Changes to a massive development covering almost two square miles on the southeast side of town were unanimously approved during a special meeting of the Midlothian City Council last Wednesday as they rushed to tie up loose ends before the holidays.
The Diamond J Ranch property straddles U.S. Highway 287 west of Walnut Grove Road and consists of about 1,167 acres, of which 201 acres lie south of the highway. The council reached an amended development agreement and finance plan with a group that includes Midlothian Municipal Management District No. 2, ECOM Real Estate Management, Inc. and Knox Street Partners No. 28, Ltd.
City manager Chris Dick told the council the latest agreement would require the dismissal of the so-called Rule 11 Agreement and the litigation associated with it.
In 2005, ECOM sued Midlothian over a requirement to purchase water from the city in exchange for sewer service, a departure from an original agreement whereby ECOM would have been allowed to supply its own water. ECOM won in district court in Ellis County, but that ruling was overturned in appellate court in early 2010.
The dispute was eventually settled in what is known as the Rule 11 Agreement, with one of the stipulations of the settlement being:
"The city will adopt a planned development zoning district or otherwise which, with respect to the portion of the Master Tract (as defined in the lawsuit petition) to be developed for single-family detached residential use, permits an overall development density of not less than 3.5 residential dwelling units per residential acre."
The latest agreement provides for 500 residential lots on the portion of the property south of U.S. 287, which is being retained by ECOM.
“Keep in mind, the current planned development ordinance already allows up to 500 residential lots on that parcel,” Dick said. “So really, ECOM is just retaining that right upon separation by this agreement.”
The agreement separates the tract north of U.S. 287 from the tract south of the highway for the following purposes: participation in the yet-to-be-approved tax increment reinvestment zone, or TIRZ; and also participation in the municipal management district, or MMD, which was created in 2015.
“So basically if this agreement gets approved, Knox Street Partners will be the only piece of property that has rights in the TIRZ and MMD,” Dick said. “The two entities will no longer be available to ECOM.”

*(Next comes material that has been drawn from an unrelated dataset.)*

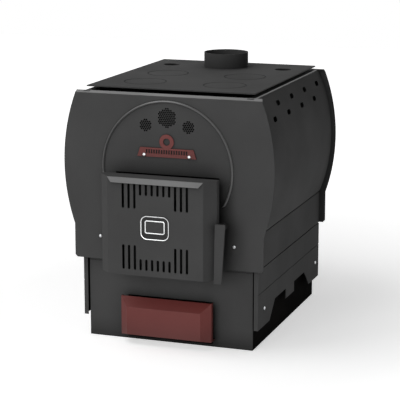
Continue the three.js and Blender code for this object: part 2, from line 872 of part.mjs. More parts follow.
function doorCover() {
  const back = doorPlateFront - seat;
  const outer = alongZ(bevelledPlan(doorPlan, back, 0), doorBottom, doorTop);
  const hollow = [doorBottom + coverSheet, doorTop - coverSheet];
  const inner = alongZ(bevelledPlan(doorPlan, back + 1, coverSheet), ...hollow);
  const tools = [];
  for (let i = 0; i < slotColumns; i++) {
    const x = (i - (slotColumns - 1) / 2) * slotPitch;
    const isLong = i < longSlotColumns || i >= slotColumns - longSlotColumns;
    const length = isLong ? longSlot : shortSlot;
    tools.push(slotTool(x, doorTop - slotMargin - length, doorTop - slotMargin));
    tools.push(slotTool(x, doorBottom + slotMargin, doorBottom + slotMargin + length));
  }
  return cut(outer, inner, ...tools);
}

// A lip along the cover's top edge that leans out over the slots, with mitred ends.
function doorVisor() {
  const back = doorFace - seat;
  const low = doorTop - visorDrop;
  const section = outline([
    [back, doorTop],
    [back - visorReach, low],
    [back - visorReach + visorSheet * 0.6, low - visorSheet * 0.4],
    [back, doorTop - 2 * visorSheet],
  ]);
  const half = doorFaceHalf + visorSheet;
  const strip = alongX(section, -half, half);
  const mitre = outline([
    [half, doorTop + 1],
    [half - visorDrop - 1, low - 2],
    [half + 2, low - 2],
  ]);
  const tool = alongY(mitre, visorFront - 1, back + 1);
  return cut(strip, tool, mirrored(tool));
}

function doorInnerPlate() {
  const ear = [latchX, latchHeight];
  const plate = join(
    box([-doorHalfWidth, doorHalfWidth], [doorPlateFront, doorBack], [doorBottom, doorTop]),
    box(
      [doorHalfWidth - 1, latchX],
      [doorPlateFront, doorBack],
      [latchHeight - latchEarRadius, latchHeight + latchEarRadius],
    ),
    rod("y", latchEarRadius, doorPlateFront, doorBack, ear, 24),
  );
  return cut(plate, rod("y", latchPinRadius + runningGap, doorPlateFront - 1, doorBack + 1, ear, 24));
}

function doorSeal() {
  const middleX = neckHalfWidth - vesselSheet / 2;
  const middleZ = [neckBottom + vesselSheet / 2, neckTop - vesselSheet / 2];
  const ring = (grow, depth) =>
    box(
      [-middleX - grow, middleX + grow],
      depth,
      [middleZ[0] - grow, middleZ[1] + grow],
    );
  const depth = [doorBack + seat, -neckReach - seat];
  return cut(ring(sealWidth / 2, depth), ring(-sealWidth / 2, [depth[0] - 1, depth[1] + 1]));
}

// The heat shield inside the door, on four posts.
function doorShield() {
  const bottom = neckBottom + vesselSheet + shieldMargin;
  const top = neckTop - vesselSheet - shieldMargin;
  const face = doorBack + shieldStandOff;
  const plate = box([-shieldHalfWidth, shieldHalfWidth], [face, face + shieldSheet], [bottom, top]);
  const posts = [];
  for (const x of [-1, 1])
    for (const z of [bottom + 2 * shieldMargin, top - 2 * shieldMargin]) {
      const place = [x * (shieldHalfWidth - 2 * shieldMargin), z];
      posts.push(rod("y", shieldPostRadius, doorBack + seat, face + 1, place, 14));
    }
  return join(plate, ...posts);
}

function roundedRectangle(width, height, radius, centreZ) {
  const [x, z] = [width / 2, height / 2];
  const shape = new THREE.Shape();
  shape.absarc(x - radius, centreZ + z - radius, radius, 0, Math.PI / 2, false);
  shape.absarc(-x + radius, centreZ + z - radius, radius, Math.PI / 2, Math.PI, false);
  shape.absarc(-x + radius, centreZ - z + radius, radius, Math.PI, 1.5 * Math.PI, false);
  shape.absarc(x - radius, centreZ - z + radius, radius, 1.5 * Math.PI, 2 * Math.PI, false);
  return shape;
}

function addDoor() {
  add("door_cover", doorCover(), paint);
  add("door_visor", doorVisor(), paint);
  add("door_plate", doorInnerPlate(), paint);
  add("door_seal", doorSeal(), rope);
  add("door_shield", doorShield(), soot);
  const badgeBack = doorFace - seat;
  const badge = roundedRectangle(badgeWidth, badgeHeight, badgeCorner, badgeRaise);
  add("door_badge", alongY(badge, badgeBack - badgeThickness, badgeBack, 5), zinc);
}

// ---- Hinges ----------------------------------------------------------------------------------

const knuckle = (z0) => rod("z", knuckleRadius, z0, z0 + knuckleLength, [hingeX, hingeY], 20);
const knuckleBore = (z0) =>
  rod("z", hingePinRadius + runningGap, z0 - 1, z0 + knuckleLength + 1, [hingeX, hingeY], 20);

function addHinge(name, z0) {
  const leafHalf = knuckleRadius / 2;
  const leafDepth = [hingeY - leafHalf, hingeY + leafHalf];
  const leaf = box([hingeX, -neckHalfWidth - seat], leafDepth, [z0, z0 + knuckleLength]);
  const fixed = join(knuckle(z0), leaf);
  add(`hinge_bracket_${name}`, cut(fixed, knuckleBore(z0)), paint);
  const z1 = z0 + knuckleLength + seat;
  const moving = join(
    knuckle(z1),
    box([hingeX - leafHalf, hingeX + leafHalf], [doorBack + seat, hingeY], [z1, z1 + knuckleLength]),
  );
  add(`hinge_knuckle_${name}`, cut(moving, knuckleBore(z1)), paint);
  const top = z1 + knuckleLength + seat;
  const pin = join(
    rod("z", hingePinRadius, z0 - hingePinRadius, top + 1, [hingeX, hingeY], 20),
    rod("z", hingePinHead, top, top + hingePinRadius, [hingeX, hingeY], 20),
  );
  add(`hinge_pin_${name}`, pin, zinc);
}

// ---- Latch -----------------------------------------------------------------------------------

function latchLever() {
  const middle = latchX + leverOffset;
  const shape = outline([
    [middle - leverTopWidth / 2, leverTop],
    [middle - leverTopWidth / 2 - leverLean / 2, leverBottom],
    [middle - leverTopWidth / 2 - leverLean / 2 + leverBottomWidth, leverBottom],
    [middle + leverTopWidth / 2, leverTop],
  ]);
  return alongY(shape, leverFront, leverBack);
}

function addLatch() {
  const place = [latchX, latchHeight];
  add("latch_lever", latchLever(), paint);
  const pin = rod("y", latchPinRadius, leverBack + seat, camBack + latchPinTail, place, 24);
  add("latch_pin", pin, paint);
  const armZ = [latchHeight - camWidth / 2, latchHeight + camWidth / 2];
  const cam = cut(
    join(
      rod("y", camHub, camFront, camBack, place, 24),
      box([latchX - camLength, latchX], [camFront, camBack], armZ),
    ),
    rod("y", latchPinRadius + seat, camFront - 1, camBack + 1, place, 24),
  );
  add("latch_cam", cam, paint);
}

// ---- Ash drawer ------------------------------------------------------------------------------

const drawerPlan = {
  half: drawerHalfWidth,
  faceHalf: drawerFaceHalf,
  sideFront: drawerSideFront,
  face: drawerFace,
};

// The shield's side view: the face, the slopes over and under it and an open top, moved in by an inset.
function drawerProfile(inset, back, floor, top) {
  const rise = drawerTop - drawerFaceTop;
  const lean = Math.atan2(drawerBevelDepth, rise);
  const corner = drawerFaceTop - inset * Math.tan(lean / 2);
  const front = drawerFace + inset;
  const slope = Math.atan2(drawerFaceBottom - drawerBottom, drawerBevelDepth);
  return outline([
    [front, drawerFaceBottom + inset * Math.tan((Math.PI / 2 - slope) / 2)],
    [drawerSideFront + inset * Math.tan(slope / 2), floor],
    [back, floor],
    [back, top],
    [front + (top - corner) * Math.tan(lean), top],
    [front, corner],
  ]);
}

function drawerFront() {
  const wide = [-drawerHalfWidth - 1, drawerHalfWidth + 1];
  const floor = drawerBottom + drawerSheet;
  const over = drawerTop + 1;
  const behind = drawerBack + 1;
  const outer = alongZ(bevelledPlan(drawerPlan, drawerBack, 0), drawerBottom, drawerTop).intersect(
    alongX(drawerProfile(0, drawerBack, drawerBottom, drawerTop), ...wide),
  );
  const inner = alongZ(bevelledPlan(drawerPlan, behind, drawerSheet), floor, over).intersect(
    alongX(drawerProfile(drawerSheet, behind, floor, over), ...wide),
  );
  const trayPlace = box(
    [-trayHalfWidth - seat, trayHalfWidth + seat],
    [trayFront - seat, behind],
    [drawerBottom - 1, over],
  );
  return cut(outer, inner, trayPlace, box(wide, [drawerSideBack, behind], [floor, over]));
}

function drawerTray() {
  const x = [-trayHalfWidth, trayHalfWidth];
  const y = [trayFront, trayBack];
  const low = trayBottom;
  const inner = box(
    x.map((v) => v - Math.sign(v) * drawerSheet),
    [y[0] + drawerSheet, y[1] - drawerSheet],
    [low + drawerSheet, trayTop + 1],
  );
  return cut(box(x, y, [low, trayTop]), inner);
}

function addDrawer() {
  add("drawer_front", drawerFront(), redPaint);
  add("drawer_tray", drawerTray(), soot);
}

addCasing();
addBase();
addFirebox();
addNeck();
addCooktop();
addTrim();
addDoor();
addHinge("lower", hingeHeights[0]);
addHinge("upper", hingeHeights[1]);
addLatch();
addDrawer();

export default stove;
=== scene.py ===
# %% [markdown]
# A small wood stove in sheet steel stands on a pale studio floor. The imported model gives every
# piece its place. Here the visible sheets are made again with bends, punched holes and soft
# edges, and every surface gets the finish of the real one.

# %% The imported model
import json
import math

import bmesh
import bpy
from mathutils import Matrix, Vector


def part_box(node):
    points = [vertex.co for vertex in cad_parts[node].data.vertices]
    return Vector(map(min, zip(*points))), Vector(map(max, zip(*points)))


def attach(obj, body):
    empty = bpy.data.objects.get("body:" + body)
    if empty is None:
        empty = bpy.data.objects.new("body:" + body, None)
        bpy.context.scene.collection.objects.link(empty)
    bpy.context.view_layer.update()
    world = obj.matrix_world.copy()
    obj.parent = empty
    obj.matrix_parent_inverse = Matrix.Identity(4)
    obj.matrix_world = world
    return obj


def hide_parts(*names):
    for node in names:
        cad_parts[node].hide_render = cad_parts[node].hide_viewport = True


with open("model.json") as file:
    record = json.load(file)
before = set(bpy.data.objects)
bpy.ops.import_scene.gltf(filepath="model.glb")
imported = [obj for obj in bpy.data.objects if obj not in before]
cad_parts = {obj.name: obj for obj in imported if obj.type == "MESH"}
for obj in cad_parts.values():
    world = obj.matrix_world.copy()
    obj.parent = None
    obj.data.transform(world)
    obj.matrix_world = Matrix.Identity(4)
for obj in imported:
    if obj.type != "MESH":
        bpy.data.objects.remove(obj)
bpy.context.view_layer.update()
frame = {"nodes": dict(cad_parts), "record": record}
mm = 0.001
print("packed nodes:", len(frame["nodes"]))


# %% [markdown]
# Colours are written as the hex values that a paint program shows. Cycles works with linear
# light, so one function turns them round. Another adds a node, its settings and its links, for
# materials and geometry alike, because both kinds of tree are built in the same way.


# %% Colour and node helpers
def linear(hex_code):
    values = [int(hex_code[i : i + 2], 16) / 255 for i in (1, 3, 5)]
    curve = [v / 12.92 if v <= 0.04045 else ((v + 0.055) / 1.055) ** 2.4 for v in values]
    return (*curve, 1.0)


def grey(value):
    return (value, value, value, 1.0)


def add(tree, kind, inputs=None, **settings):
    node = tree.nodes.new(kind)
    for name, value in settings.items():
        setattr(node, name, value)
    for key, value in (inputs or {}).items():
        if isinstance(value, bpy.types.NodeSocket):
            tree.links.new(value, node.inputs[key])
        else:
            node.inputs[key].default_value = value
    return node


def blend(tree, factor, stops, *colours):
    node = add(tree, "ShaderNodeValToRGB", {"Fac": factor})
    for end, place, colour in zip(node.color_ramp.elements, stops, colours):
        end.position = place
        end.color = colour
    return node.outputs["Color"]


print("black and white:", linear("#000000")[0], linear("#ffffff")[0])

# %% [markdown]
# Stove paint is a silicone resin sprayed on in a thin coat and baked. It dries matt with a very
# fine tooth, and thin haze, finger marks and dust make its sheen uneven. Two noises do that: a
# tight one for the tooth, drawn coarser than the real 0.2 mm so that it shows, and a wide one for
# the haze. The colour is darkened where the surroundings close in on the surface, in corners, gaps
# and under parts: that is painted shade. Paint is a dielectric: it isn't metallic and its index of
# refraction is 1.5.

# %% Painted steel
HAZE_MM = 140
PAINT_STOPS = (0.3, 0.7)  # noise values where a ramp reaches its two ends


def blank_material(name):
    material = bpy.data.materials.new(name)
    material.use_nodes = True
    material.node_tree.nodes.clear()
    return material, material.node_tree


def noise(tree, size_mm, detail, roughness):
    place = add(tree, "ShaderNodeTexCoord").outputs["Object"]
    inputs = {"Vector": place, "Scale": 1 / (size_mm * mm)}
    inputs.update({"Detail": detail, "Roughness": roughness})
    return add(tree, "ShaderNodeTexNoise", inputs).outputs["Fac"]


def bumped(tree, height, strength, height_mm):
    inputs = {"Strength": strength, "Distance": height_mm * mm, "Height": height}
    return add(tree, "ShaderNodeBump", inputs).outputs["Normal"]


def surface(tree, inputs):
    shader = add(tree, "ShaderNodeBsdfPrincipled", inputs)
    add(tree, "ShaderNodeOutputMaterial", {"Surface": shader.outputs["BSDF"]})


def painted(name, dark, light, roughness, gloss, painted_shade_mm=55, tooth_mm=1.4, tooth_height_mm=0.05):
    material, tree = blank_material(name)
    haze = noise(tree, HAZE_MM, 5.0, 0.55)
    colour = blend(tree, haze, PAINT_STOPS, linear(dark), linear(light))
    painted_shade = {"Color": colour, "Distance": painted_shade_mm * mm}
    low, high = roughness
    inputs = {
        # painted shade: the colour darkens where other surfaces are near
        "Base Color": add(tree, "ShaderNodeAmbientOcclusion", painted_shade, samples=8).outputs["Color"],
        "Roughness": blend(tree, haze, PAINT_STOPS, grey(high), grey(low)),
        "IOR": 1.5,
        "Specular IOR Level": gloss,
        "Normal": bumped(tree, noise(tree, tooth_mm, 3.0, 0.6), 0.35, tooth_height_mm),
    }
    surface(tree, inputs)
    return material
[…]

City attorney Joe Gorfida clarified for the council just what a TIRZ is and how they work.
“It’s not something that affects a tax rate that a city sets,” Gorfida said. “It doesn’t change that at all … All we’re talking about is taking the difference in the tax revenues based on values as of Jan. 1 on the year in which the TIRZ would be created, which would probably be next year; and then whatever that collection differential between that base year and future base years. So you’re just talking about taking money out of new taxes, not anything out of the past coming out. Sometimes we kind of lose sight and forget that, that we’re talking about a new tax increment … It’s the city portion of the new stuff, the new revenues that we’re generating.
“As houses come on and other developments and other amenities get built and the values go up, that tax increment amount increases and whatever that percentage is … that’s the math that goes in.”
Dick clarified further, reiterating that the overall 68.5-cent tax rate for the city will not change. “You’re just going to use some of what otherwise would’ve come into the general fund and use that directly into that zone,” he said.
The agreement also approves the initial five-year capital improvement budget, and establishes a 19.5-cent reimbursement through the TIRZ that could be used to reimburse the MMD bonds or could go toward improving portions of Walnut Grove Road. Other mitigations in the traffic impact analysis, performed by both sides, are addressed in the agreement.
“Those improvements would be funded by the 19.5-cent TIRZ participation,” Dick said. “And that would only be on properties that are located within the tax increment zone and/or the municipal management district, which is the Hanover (referring to Knox Street Partners) property to the north. It would not extend to properties outside of those boundaries.”
Dick added that the agreement also allows for an increase in the TIRZ rate above the 19.5-cent rate at the city’s discretion that could allow for the use of additional improvements, such as frontage roads along 287. Dick said the developer could keep the original 19.5 cents for its own improvements.
“We will have to come back and define what that TIRZ agreement is and put those in there,” Dick said. “ But we wanted to give the city that right to use TIRZ funds to build an improvement in that area, but yet let the developer still be whole with what the original agreement was.”
Dick said that his staff and developers need to continue to communicate with the Texas Department of Transportation over the design of any future frontage roads leading to the Diamond J development, including future crossovers and interchanges.
Answering a question by councilman Art Pierard, Dick said the current zoning for the entire tract was for 2,701 residential lots, which includes up to 500 lots south of 287 and the balance to the north. Dick said Hanover is close to, but slightly below the allowed 2,201 number with a number of single-family homes and townhouses.
In other action, the council agreed to roll over about $679,000 in unspent general funds from the 2018-2019 budget to the 2019-2020 budget. The item is a continuation of moves taken at the last regular meeting in city budgets.